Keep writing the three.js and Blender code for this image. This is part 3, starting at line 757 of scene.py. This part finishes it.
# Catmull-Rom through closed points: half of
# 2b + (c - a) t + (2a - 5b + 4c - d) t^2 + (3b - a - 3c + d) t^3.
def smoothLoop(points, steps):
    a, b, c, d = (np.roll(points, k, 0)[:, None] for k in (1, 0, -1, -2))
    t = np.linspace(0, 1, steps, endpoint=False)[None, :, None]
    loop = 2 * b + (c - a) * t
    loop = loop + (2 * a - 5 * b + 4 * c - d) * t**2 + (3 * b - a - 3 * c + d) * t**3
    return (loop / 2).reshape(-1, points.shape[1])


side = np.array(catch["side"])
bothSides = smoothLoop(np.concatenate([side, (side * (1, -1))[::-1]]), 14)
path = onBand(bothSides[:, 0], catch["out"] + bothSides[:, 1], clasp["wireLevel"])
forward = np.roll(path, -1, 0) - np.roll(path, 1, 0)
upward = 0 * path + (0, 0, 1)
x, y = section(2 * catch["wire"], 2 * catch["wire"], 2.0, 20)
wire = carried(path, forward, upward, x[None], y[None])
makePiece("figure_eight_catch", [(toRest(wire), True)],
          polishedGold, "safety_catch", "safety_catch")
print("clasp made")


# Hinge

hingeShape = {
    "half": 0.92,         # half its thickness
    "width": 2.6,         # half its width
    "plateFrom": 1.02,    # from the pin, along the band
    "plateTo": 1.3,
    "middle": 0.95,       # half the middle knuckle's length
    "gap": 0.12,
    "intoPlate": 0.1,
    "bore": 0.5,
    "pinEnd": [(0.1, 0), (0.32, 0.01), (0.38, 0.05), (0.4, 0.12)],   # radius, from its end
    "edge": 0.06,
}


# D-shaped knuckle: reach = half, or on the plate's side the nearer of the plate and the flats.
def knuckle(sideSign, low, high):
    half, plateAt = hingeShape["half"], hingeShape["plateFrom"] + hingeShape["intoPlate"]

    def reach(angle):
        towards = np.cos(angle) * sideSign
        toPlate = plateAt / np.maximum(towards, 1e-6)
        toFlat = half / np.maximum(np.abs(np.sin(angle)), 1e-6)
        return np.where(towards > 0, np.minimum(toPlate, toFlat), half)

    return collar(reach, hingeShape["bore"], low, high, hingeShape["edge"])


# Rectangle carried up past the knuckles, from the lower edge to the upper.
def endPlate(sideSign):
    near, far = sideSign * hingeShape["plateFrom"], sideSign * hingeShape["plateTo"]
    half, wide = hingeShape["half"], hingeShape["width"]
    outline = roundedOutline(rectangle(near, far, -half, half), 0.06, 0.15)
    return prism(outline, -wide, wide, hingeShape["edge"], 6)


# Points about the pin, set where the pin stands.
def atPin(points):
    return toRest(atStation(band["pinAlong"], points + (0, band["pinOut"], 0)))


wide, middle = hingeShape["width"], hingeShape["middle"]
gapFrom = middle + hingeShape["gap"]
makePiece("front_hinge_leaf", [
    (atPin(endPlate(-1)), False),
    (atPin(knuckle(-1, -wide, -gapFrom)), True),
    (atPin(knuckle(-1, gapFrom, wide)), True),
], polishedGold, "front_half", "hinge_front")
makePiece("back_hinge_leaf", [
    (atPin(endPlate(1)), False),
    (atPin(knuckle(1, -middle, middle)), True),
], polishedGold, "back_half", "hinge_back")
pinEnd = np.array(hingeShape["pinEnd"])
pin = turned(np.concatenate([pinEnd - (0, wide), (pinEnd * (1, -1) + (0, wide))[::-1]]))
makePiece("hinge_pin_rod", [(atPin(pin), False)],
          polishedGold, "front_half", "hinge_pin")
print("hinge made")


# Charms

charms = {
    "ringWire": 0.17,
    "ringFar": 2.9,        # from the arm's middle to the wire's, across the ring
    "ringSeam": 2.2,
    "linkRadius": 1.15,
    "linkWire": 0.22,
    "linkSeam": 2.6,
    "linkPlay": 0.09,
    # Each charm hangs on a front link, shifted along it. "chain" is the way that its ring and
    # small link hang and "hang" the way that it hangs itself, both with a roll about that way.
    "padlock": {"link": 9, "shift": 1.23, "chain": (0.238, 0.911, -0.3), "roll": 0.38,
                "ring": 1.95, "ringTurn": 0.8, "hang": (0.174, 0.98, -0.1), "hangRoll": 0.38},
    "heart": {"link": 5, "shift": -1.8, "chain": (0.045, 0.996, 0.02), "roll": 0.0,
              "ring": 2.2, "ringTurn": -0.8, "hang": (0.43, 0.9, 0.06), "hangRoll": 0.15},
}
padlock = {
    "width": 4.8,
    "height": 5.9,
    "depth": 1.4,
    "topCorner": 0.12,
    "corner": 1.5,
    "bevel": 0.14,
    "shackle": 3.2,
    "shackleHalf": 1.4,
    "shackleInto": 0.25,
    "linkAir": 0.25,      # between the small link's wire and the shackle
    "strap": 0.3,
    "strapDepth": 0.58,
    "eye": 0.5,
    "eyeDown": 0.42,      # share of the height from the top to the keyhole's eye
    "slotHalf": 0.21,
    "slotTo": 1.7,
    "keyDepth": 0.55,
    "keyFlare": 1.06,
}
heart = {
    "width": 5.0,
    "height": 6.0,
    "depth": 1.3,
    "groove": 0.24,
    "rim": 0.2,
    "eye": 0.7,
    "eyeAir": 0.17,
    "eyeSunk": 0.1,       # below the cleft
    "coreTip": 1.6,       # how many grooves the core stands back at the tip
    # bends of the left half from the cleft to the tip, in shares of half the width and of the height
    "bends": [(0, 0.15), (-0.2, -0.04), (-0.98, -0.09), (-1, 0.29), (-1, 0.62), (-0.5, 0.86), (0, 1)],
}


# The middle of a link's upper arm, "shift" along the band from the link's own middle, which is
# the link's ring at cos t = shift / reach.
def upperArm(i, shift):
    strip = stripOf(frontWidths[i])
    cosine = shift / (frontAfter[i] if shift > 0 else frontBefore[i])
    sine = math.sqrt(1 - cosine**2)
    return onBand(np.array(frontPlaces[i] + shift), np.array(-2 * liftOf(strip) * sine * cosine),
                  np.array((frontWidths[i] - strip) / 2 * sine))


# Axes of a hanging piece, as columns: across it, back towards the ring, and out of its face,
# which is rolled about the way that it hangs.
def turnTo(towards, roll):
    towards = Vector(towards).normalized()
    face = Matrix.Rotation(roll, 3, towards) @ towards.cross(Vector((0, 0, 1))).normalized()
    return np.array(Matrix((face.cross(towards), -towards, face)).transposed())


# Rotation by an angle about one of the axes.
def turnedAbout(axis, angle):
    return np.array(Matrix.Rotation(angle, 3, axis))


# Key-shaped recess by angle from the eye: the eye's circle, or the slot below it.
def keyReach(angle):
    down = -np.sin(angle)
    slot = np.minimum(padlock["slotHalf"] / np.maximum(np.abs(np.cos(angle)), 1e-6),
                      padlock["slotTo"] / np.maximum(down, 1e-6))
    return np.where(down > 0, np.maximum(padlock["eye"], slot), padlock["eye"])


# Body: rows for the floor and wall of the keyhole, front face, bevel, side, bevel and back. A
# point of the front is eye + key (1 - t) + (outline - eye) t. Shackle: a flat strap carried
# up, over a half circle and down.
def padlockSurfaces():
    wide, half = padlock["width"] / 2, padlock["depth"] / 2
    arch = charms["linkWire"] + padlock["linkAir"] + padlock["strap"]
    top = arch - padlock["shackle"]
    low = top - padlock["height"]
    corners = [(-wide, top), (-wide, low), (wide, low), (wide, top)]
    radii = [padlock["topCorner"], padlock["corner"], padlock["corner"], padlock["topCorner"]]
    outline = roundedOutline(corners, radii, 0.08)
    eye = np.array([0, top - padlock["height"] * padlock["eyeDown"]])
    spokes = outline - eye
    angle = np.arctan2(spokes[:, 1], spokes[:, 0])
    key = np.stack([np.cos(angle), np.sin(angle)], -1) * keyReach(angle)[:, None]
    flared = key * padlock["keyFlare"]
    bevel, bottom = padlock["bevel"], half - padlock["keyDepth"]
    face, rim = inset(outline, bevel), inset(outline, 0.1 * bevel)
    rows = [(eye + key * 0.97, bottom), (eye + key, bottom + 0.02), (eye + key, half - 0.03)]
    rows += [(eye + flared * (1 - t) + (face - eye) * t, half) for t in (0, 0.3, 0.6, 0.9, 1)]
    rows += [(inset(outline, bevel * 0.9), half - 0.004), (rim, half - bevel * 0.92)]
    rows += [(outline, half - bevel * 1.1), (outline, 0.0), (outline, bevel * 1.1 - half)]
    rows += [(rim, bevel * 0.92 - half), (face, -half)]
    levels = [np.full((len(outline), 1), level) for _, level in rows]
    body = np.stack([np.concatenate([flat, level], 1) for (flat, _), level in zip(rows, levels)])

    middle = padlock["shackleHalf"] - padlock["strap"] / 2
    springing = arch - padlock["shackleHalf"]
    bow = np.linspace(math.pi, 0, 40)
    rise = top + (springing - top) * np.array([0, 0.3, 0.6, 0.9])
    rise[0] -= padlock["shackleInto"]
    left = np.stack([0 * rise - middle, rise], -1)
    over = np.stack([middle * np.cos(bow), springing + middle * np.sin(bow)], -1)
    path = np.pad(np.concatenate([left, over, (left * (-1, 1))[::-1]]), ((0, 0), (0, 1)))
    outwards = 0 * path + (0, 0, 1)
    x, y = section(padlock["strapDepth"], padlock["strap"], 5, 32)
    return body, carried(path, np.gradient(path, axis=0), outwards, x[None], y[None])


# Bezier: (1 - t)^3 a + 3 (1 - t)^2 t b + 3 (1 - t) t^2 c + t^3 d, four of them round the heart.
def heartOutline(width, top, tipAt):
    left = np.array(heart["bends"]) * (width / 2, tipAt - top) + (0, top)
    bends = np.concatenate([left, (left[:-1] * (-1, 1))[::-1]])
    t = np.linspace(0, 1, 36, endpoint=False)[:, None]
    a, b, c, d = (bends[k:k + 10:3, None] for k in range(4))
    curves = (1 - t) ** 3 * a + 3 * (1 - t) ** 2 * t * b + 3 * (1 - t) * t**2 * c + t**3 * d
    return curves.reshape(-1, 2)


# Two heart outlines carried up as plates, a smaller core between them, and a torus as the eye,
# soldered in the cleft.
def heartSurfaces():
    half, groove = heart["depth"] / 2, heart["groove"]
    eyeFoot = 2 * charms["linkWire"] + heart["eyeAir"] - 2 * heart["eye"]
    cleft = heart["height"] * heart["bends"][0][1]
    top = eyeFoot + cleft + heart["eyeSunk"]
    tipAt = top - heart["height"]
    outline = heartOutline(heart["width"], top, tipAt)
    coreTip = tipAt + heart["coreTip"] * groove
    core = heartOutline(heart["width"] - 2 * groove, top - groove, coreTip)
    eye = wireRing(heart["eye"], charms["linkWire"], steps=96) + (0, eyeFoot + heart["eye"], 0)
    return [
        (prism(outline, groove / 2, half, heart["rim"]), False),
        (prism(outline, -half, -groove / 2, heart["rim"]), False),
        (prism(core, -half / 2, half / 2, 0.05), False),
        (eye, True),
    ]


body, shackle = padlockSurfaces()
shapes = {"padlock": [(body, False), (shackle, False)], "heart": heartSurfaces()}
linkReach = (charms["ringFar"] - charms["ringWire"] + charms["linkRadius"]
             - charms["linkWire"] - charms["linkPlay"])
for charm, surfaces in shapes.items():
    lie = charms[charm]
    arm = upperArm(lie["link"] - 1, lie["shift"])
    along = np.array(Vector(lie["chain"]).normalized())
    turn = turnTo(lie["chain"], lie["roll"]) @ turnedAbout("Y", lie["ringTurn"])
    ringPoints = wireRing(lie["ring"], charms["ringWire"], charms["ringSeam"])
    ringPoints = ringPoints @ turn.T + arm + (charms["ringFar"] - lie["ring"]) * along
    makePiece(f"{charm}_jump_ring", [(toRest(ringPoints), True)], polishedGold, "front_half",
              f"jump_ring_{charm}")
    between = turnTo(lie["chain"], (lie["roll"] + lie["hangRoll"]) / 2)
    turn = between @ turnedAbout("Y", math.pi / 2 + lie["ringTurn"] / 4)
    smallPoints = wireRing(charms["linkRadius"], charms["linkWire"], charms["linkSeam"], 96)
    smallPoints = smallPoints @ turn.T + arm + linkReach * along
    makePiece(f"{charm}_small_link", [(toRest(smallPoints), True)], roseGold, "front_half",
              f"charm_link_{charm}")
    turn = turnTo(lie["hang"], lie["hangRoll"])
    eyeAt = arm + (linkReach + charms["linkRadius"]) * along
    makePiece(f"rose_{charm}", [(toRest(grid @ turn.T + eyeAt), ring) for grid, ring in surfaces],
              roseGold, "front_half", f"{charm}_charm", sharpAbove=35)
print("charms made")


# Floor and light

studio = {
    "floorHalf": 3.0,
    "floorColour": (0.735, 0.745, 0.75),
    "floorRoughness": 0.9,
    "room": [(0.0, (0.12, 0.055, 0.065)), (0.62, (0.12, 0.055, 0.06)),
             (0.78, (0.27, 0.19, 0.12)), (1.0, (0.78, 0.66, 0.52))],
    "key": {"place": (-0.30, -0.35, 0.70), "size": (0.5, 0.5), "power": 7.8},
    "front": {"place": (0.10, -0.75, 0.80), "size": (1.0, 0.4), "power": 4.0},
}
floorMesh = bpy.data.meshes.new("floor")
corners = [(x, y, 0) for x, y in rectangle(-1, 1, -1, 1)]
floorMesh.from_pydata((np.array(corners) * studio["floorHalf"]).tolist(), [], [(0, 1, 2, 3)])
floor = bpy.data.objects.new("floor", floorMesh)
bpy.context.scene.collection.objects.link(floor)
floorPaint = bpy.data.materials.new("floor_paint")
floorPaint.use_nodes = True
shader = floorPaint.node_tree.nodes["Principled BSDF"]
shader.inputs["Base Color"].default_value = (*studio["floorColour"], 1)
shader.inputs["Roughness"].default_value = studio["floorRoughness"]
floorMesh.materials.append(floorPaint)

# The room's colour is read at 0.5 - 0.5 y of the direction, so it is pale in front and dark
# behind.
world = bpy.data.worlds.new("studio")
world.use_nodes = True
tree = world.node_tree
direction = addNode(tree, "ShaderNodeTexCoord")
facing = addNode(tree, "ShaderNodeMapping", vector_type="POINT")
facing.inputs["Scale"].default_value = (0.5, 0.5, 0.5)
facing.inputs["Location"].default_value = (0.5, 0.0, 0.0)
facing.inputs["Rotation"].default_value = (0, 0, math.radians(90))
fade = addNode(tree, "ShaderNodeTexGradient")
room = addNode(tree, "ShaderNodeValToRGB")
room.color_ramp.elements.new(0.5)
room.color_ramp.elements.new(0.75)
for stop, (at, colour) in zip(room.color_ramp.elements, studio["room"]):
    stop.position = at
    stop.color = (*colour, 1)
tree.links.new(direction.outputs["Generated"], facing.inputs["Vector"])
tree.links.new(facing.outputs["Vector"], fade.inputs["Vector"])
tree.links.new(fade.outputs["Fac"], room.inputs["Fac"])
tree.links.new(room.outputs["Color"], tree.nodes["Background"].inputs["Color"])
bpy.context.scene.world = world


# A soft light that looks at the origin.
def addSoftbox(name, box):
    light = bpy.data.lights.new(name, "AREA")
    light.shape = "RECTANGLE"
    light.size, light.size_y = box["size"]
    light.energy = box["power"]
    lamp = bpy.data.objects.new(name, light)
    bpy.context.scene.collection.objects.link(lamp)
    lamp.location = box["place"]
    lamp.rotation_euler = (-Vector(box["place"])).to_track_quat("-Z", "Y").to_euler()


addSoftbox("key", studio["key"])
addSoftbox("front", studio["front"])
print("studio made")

- - -

■ What this task involves ■
Print, please, the lines from the first line of the material through the line that contains "return (loop /", exactly as written and with nothing added.

■ The solution ■
Keep writing the three.js and Blender code for this image. This is part 3, starting at line 757 of scene.py. This part finishes it.
# Catmull-Rom through closed points: half of
# 2b + (c - a) t + (2a - 5b + 4c - d) t^2 + (3b - a - 3c + d) t^3.
def smoothLoop(points, steps):
    a, b, c, d = (np.roll(points, k, 0)[:, None] for k in (1, 0, -1, -2))
    t = np.linspace(0, 1, steps, endpoint=False)[None, :, None]
    loop = 2 * b + (c - a) * t
    loop = loop + (2 * a - 5 * b + 4 * c - d) * t**2 + (3 * b - a - 3 * c + d) * t**3
    return (loop / 2).reshape(-1, points.shape[1])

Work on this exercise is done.